As far as keyword density is concerned, cut it out! Different search engine marketing professionals will tell you a 5% keyword density (5 keywords per 100 words of site text) is still acceptable but the majority of SEOs recommend a keyword density of 2% to 3% to keep search engine spiders from slamming a site for abuse.

The Agonizing Slow Death of Keywords
There are still site owners, and even SEO experts, who believe that keywords are the end all to be all. Soooo not true.

Keywords are great for delivering organic traffic to a site – organic traffic being the links on the left side of Google’s search engine results pages (SERPs). These are sites that the programmed-to-be-impartial search engine has determined will be relevant to the user. Organic SERP traffic is rock solid. It’s a good thing. But think about your own search engine habits.

How often do you look beyond the first or second page of Yahoo’s SERPs. Occasionally? And how often do you search for a site on page 145 of Google’s SERPs? Never. SERPs are sorted by relevance to the user’s query (keywords) so anything on page 145 is going to have much less relevance than links that appear on page one of Google’s SERPs.

And, bottom line? The chances of you creating a page one SERP site are pretty remote (though don’t give up. It happens everyday).

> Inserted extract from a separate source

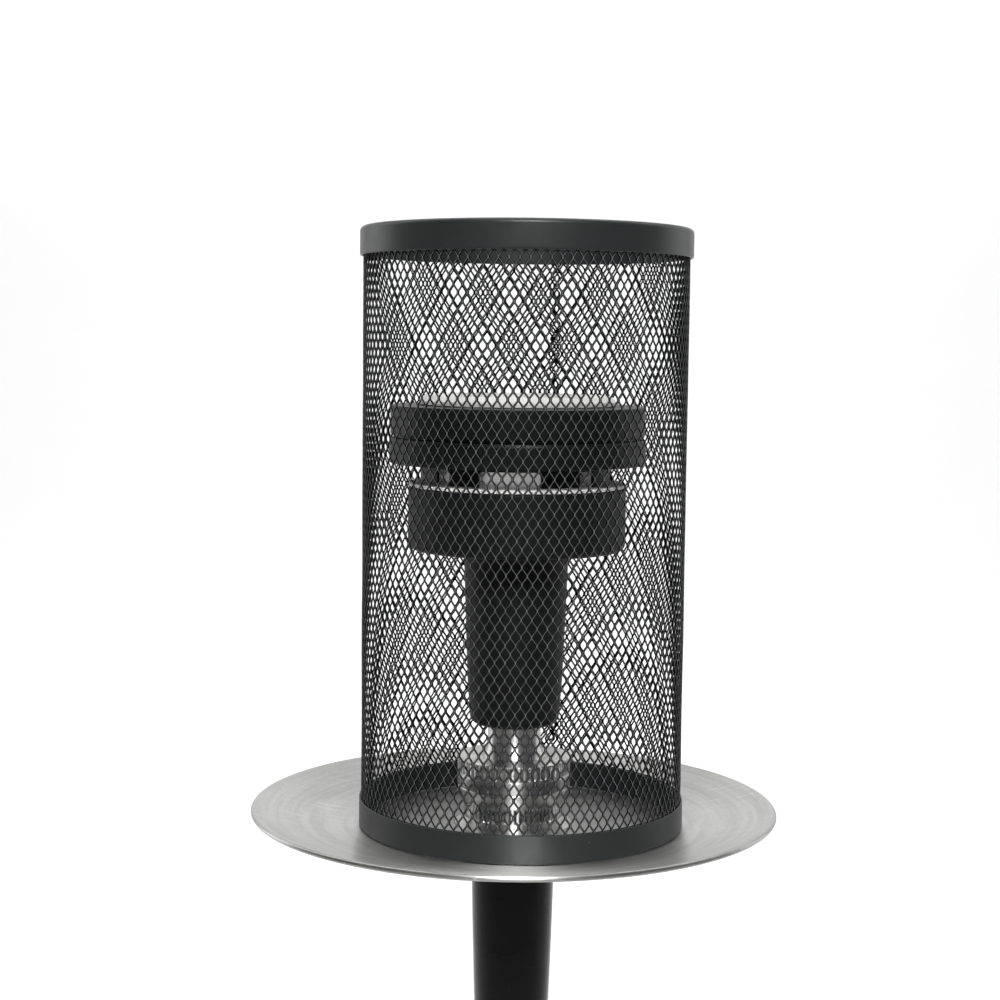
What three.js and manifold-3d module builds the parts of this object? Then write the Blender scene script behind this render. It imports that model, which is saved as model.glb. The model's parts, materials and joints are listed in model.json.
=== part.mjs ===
// The head of a hookah: a wind cover standing on a charcoal tray, a heat management device on a
// clay bowl, a screwed bowl adapter, and the sleeved stem down to the coupling that screws into
// the base. Millimetres, +Z up. The stem's axis is the Z axis, and the foot's lower face is z = 0.

import * as THREE from "three";
import { mergeVertices } from "three/addons/utils/BufferGeometryUtils.js";
import Module from "manifold-3d";

const wasm = await Module();
wasm.setup();

// ---------------------------------------------------------------- driving dimensions

// Heights below are measured from the tray's floor. The whole stack then stands on its foot.
const FOOT_DEPTH = 190;
const GAP = 0.3; // clearance between pieces that touch

const SIDES = { cover: 48, head: 36, stem: 24 }; // flats round a turned piece

const COVER = {
  offset: 2.5, // it stands loose on the tray, a little to one side
  height: 211.4,
  bandRadius: 58,
  topBandRadius: 58.5,
  bandHeight: 9.6,
  topBandHeight: 10.1,
  boreRadius: 56,
  topRounding: 1.5,
  bandSheet: 0.55,
  channelFloor: 0.7,
  mesh: { radius: 57.15, sheet: 0.3 },
};

const TRAY = {
  holeRadius: 21.3,
  floorRadius: 58,
  rimRadius: 92.4,
  edgeRadius: 93.8,
  rimHeight: 6.8,
  hemBottom: 4.9,
  sheet: 0.9,
  risePower: 1.4,
};

const COLLAR = {
  radius: 17.7,
  topRadius: 20.1,
  knurl: [3, 8.5],
  top: 14,
  socketFloor: 3,
  socket: 12,
  foot: { radius: 21, bottom: -0.5, top: 0.1 }, // a thin flange that closes the tray's hole
  undercut: { radius: 16.2, top: 2.6 },
};

const ADAPTER = {
  flangeRadius: 20.2,
  flangeTop: 24.5,
  knurl: [19, 24],
  spigotRadius: 11.7,
  neckRadius: 9.5,
  flareRadius: 12,
  flareHeight: 6,
  neckTop: 36,
  nippleTop: 59.6,
  nippleRadius: 8.6,
  bore: 5.5,
};

const BOWL = {
  bottom: 36.2,
  neckRadius: 16,
  neckWaist: [17, 53],
  neckTopRadius: 18.5,
  neckTop: 94,
  cupRadius: 38.6,
  cupBottom: 98.8,
  rim: 120.9,
  mouthRadius: 34.6,
  wellRadius: 33.2,
  wellFloor: 104.2,
  spireTop: 117,
  spireRadius: 7.6,
  channel: 5,
  socketRadius: 12.2,
  shoulder: 60.3,
};

const PLATE = {
  radius: 38.4,
  top: 122.5,
  sheet: 1.3,
  rimHeight: 2.4,
  wall: 1.2,
  ring: { radius: 28.7, top: 131, foot: 3 }, // keeps the charcoal in the middle
};

const HMD = {
  radius: 45.4,
  lidRadius: 45,
  floor: 129.4,
  sheet: 2,
  bodyTop: 138.2,
  wall: 1.9,
  lidBottom: 139.4,
  lidTop: 149.6,
  skirtRadius: 34.8,
  skirtSheet: 0.9,
  bodyBore: 33,
  discRadius: 34.8,
  discTopRadius: 33,
  discTop: 153.2,
  pivotHole: 3.2,
  countersink: [6.3, 151.6],
};

// Windows of the skirt: four wide and four narrow ones in turn, measured from the front.
const WINDOWS = { first: -4.8, wide: 35.6, narrow: 10.5, count: 4, narrowShift: 47.4, top: 128.2 };
const VENTS = { count: 4, width: 34, inner: 13, outer: 28 };
const PLATE_HOLES = { radius: 2.1, rings: [[6, 13], [12, 25]] };

const TUBE = { radius: 8, bore: 6.5, top: 0 };
const SEAT = { radius: 26.5, hub: 14.5, top: -2.9, bottom: -6.7, hubTop: -5.4, bore: 8.3 };
const GROMMET = { bore: 18.1, flange: 25.5, upstand: 20.9, top: -0.8, flangeTop: -1.2, bottom: -2.6 };
const SLEEVE = { top: -8.3, bottom: -170, mean: 13.6, swell: 1.3, halfWave: 120, bore: 9.5, edge: 0.7 };
const BUSH = { length: 12, inset: 4, wall: 0.9 };
const SLEEVE_SEAL = { height: 1, inner: 9.6, upper: 14.3, lower: 12.9 };
const FERRULE = {
  radius: 15,
  neck: 13.4,
  top: -171.6,
  shoulder: -176,
  web: [-178.3, -176.3],
  socket: 10.5,
};
const SEALS = { adapter: 9.2, socket: 8.6, height: 2 }; // middle radii of the rubber rings
const RIBS = 36;

// ---------------------------------------------------------------- shapes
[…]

Today, search engine algorithms are much more sophisticated, looking for fresh, informational content, non-reciprocal inbound links, interactivity between site and visitor and other criteria, again giving some, but not much, weight to keywords that appear in the HTML keyword tag, or how many times you can stuff the word ‘kumquat’ into the text of your kumquat site.

And, it’s only a matter of time before site-owner-selected keywords will finally fade away altogether. Search engine spiders will assess and sort each site according to growingly sophisticated and expansive criteria.

It’s only a matter of time and that time can’t come soon enough. Kumquat.